Abstract

The Hotelling model with finite consumer reservation price is, in its various forms, perhaps the canonical model of horizontal product differentiation. Yet the following key aspects of this model are little understood: (i) the existence of asymmetric price equilibria when consumers have unit demands and (ii) for a very broad set of model specifications, the non-monotonicity of price as a function of consumers' transportation cost, i.e., the degree of product differentiation in the market. We provide a complete characterization of the asymmetric equilibria, show that they exist for a comparatively "wide" range of markets, and argue that their existence is robust to various extensions of the prototype model.

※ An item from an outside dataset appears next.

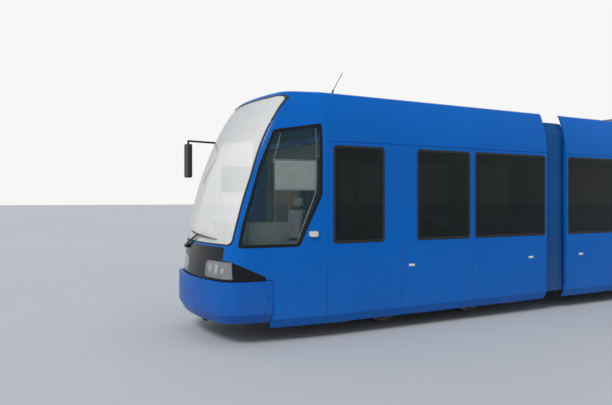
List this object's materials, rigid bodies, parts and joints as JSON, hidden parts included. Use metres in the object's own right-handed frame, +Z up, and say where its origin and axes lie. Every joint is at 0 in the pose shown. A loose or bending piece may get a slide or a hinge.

Introducing elasticity into consumer demands suppresses the kink in the firms' demand functions and ensures the uniqueness (and symmetry) of the price equilibrium. However, the key perverse comparative static of the symmetric kinked equilibrium, decreasing price as a function of transport cost, survives relaxation of the unit-demand assumption. Indeed the symmetric kinked equilibrium of the unit-demand case is a special case of a general but largely unexplored set of equilibria in the Hotelling model we call weak duopoly. Weak-duopoly equilibria exist for intermediate values of transportation cost for a very broad class of consumer demands. They occupy a comparatively wide range of the model parameter space, and firm behavior in weak duopoly differs fundamentally from that which occurs for lower values of the transportation cost, or when consumers have no reservation price.